# Start of DATA SECTION

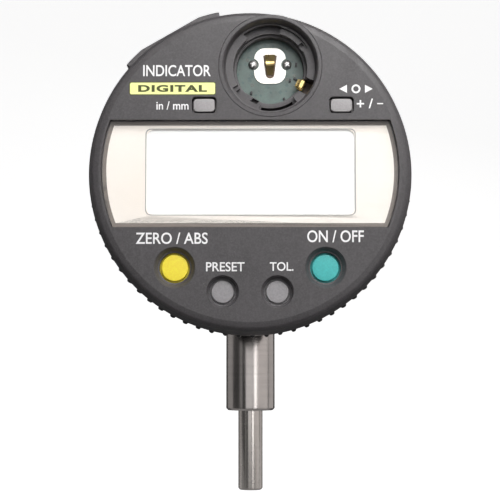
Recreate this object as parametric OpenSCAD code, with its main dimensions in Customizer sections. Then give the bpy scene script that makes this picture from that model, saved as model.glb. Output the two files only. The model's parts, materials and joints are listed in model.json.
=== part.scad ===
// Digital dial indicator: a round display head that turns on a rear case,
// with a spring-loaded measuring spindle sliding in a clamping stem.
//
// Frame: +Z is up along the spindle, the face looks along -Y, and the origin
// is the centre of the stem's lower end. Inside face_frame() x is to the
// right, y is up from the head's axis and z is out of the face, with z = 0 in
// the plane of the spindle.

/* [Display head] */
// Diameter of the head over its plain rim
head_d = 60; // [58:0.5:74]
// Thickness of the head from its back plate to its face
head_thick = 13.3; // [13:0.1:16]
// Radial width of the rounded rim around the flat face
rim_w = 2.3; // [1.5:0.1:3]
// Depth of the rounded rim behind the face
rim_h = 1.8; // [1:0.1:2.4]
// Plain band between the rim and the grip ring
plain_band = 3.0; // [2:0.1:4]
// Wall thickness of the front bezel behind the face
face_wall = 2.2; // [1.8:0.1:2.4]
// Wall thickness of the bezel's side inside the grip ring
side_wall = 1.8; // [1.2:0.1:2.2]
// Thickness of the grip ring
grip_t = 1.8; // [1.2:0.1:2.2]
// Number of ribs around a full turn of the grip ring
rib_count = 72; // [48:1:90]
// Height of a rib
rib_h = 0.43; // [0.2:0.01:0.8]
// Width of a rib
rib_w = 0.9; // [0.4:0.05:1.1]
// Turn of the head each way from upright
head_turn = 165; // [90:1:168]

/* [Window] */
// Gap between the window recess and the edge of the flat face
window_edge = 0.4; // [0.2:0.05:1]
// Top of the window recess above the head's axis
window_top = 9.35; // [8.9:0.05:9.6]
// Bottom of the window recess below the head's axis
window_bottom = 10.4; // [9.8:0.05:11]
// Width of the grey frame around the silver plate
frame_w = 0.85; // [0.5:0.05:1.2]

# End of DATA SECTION

WHAT THE TASK ASKS:
Set down the material above again, word for word.

THE RESPONSE:
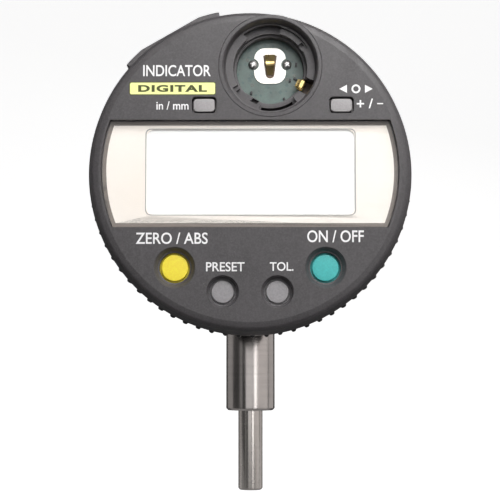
Recreate this object as parametric OpenSCAD code, with its main dimensions in Customizer sections. Then give the bpy scene script that makes this picture from that model, saved as model.glb. Output the two files only. The model's parts, materials and joints are listed in model.json.
=== part.scad ===
// Digital dial indicator: a round display head that turns on a rear case,
// with a spring-loaded measuring spindle sliding in a clamping stem.
//
// Frame: +Z is up along the spindle, the face looks along -Y, and the origin
// is the centre of the stem's lower end. Inside face_frame() x is to the
// right, y is up from the head's axis and z is out of the face, with z = 0 in
// the plane of the spindle.

/* [Display head] */
// Diameter of the head over its plain rim
head_d = 60; // [58:0.5:74]
// Thickness of the head from its back plate to its face
head_thick = 13.3; // [13:0.1:16]
// Radial width of the rounded rim around the flat face
rim_w = 2.3; // [1.5:0.1:3]
// Depth of the rounded rim behind the face
rim_h = 1.8; // [1:0.1:2.4]
// Plain band between the rim and the grip ring
plain_band = 3.0; // [2:0.1:4]
// Wall thickness of the front bezel behind the face
face_wall = 2.2; // [1.8:0.1:2.4]
// Wall thickness of the bezel's side inside the grip ring
side_wall = 1.8; // [1.2:0.1:2.2]
// Thickness of the grip ring
grip_t = 1.8; // [1.2:0.1:2.2]
// Number of ribs around a full turn of the grip ring
rib_count = 72; // [48:1:90]
// Height of a rib
rib_h = 0.43; // [0.2:0.01:0.8]
// Width of a rib
rib_w = 0.9; // [0.4:0.05:1.1]
// Turn of the head each way from upright
head_turn = 165; // [90:1:168]

/* [Window] */
// Gap between the window recess and the edge of the flat face
window_edge = 0.4; // [0.2:0.05:1]
// Top of the window recess above the head's axis
window_top = 9.35; // [8.9:0.05:9.6]
// Bottom of the window recess below the head's axis
window_bottom = 10.4; // [9.8:0.05:11]
// Width of the grey frame around the silver plate
frame_w = 0.85; // [0.5:0.05:1.2]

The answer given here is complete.